Daily Express

Soap logic doesn’t wash

- Mike Ward previews tonight’s TV

SOMETIMES when I’m watching the soaps, I imagine these people living in a parallel soap universe. By that, I mean one in which the same characters are encounteri­ng precisely the same situations but in this case equipped with one additional personal attribute – namely, basic common sense. As things stand, common sense is pretty much unheard of in Soapland.

Take Kate in CORONATION STREET (ITV, 7.30pm and 8.30pm). Kate (Faye Brookes, right) is desperate for a baby with her partner Rana but they’ve had a fallout this week over how best to go about this, a fallout that only intensifie­s tonight.

So what Kate does, in response to Rana’s latest snub, is have herself a drink or 12 – well, hey, it’s Friday – and then make a drunken propositio­n to the equally broody Robert, her boss, whose own hopes of parenthood have recently been dealt a blow by Michelle.

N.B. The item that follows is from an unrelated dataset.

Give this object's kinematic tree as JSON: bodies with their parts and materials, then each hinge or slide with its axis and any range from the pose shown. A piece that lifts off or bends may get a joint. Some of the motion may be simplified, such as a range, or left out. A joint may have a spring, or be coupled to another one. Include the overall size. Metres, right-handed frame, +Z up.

“How about you father a baby for me and Rana?” she suggests. “Help solve both our problems…”

Now, Robert’s immediate reaction to this, to be fair to him, is sound enough. “It’s a recipe for disaster,” he tells her (and Robert certainly knows about disastrous recipes). “I think you need to go home and sober up.”

What he should also be saying, to emphasise his point, is: “Have you ever actually watched Coronation Street, Kate? Do you not understand how these storylines play out?”

In a parallel, common sensedrive­n Soapland he’d do precisely that. Her daft idea would never be mentioned again.

But then if common sense were ever to reign in Weatherfie­ld, eliminatin­g every blatantly crackpot decision, how dull would that be? We’d be down to an episode a month.

So come on, Robert, Corrie fans are relying on you. Change your mind and agree to Kate’s blatantly disastrous proposal. You know it makes sense. Or, rather, it makes none whatsoever.

Elsewhere tonight, in PORTILLO’S HIDDEN HISTORY OF BRITAIN (Channel 5, 9pm), there’s a chance to see whether Michael would make a good Strictly contestant.

He’s visiting what was once the New Victoria cinema in Bradford, a former 3,000-seater (it closed its doors for the last time 18 years ago) with its own rather decadent ballroom and as a group of former regulars gather to recapture the spirit of its Thirties and Forties heyday, Michael is shown a few moves by a local teacher. “I dread being asked to dance,” he admits. “I have no sense at all of rhythm.” But he pluckily gives it a go.

“Slow, slow, quick, quick,” the teacher tells him, patiently. “No, I’m not getting it at all,” Michael sighs. “Sorry.”

Sign that man up.

Also this evening, STEVIE WONDER: A MUSICAL HISTORY (BBC4, 10pm) finds famous fans celebratin­g the work of the Motown legend, with classics such as Superstiti­on, Higher Ground and For Once In My Life. “Mind you, I Just Called To Say I Love You was excruciati­ng,” everyone’s too polite to say.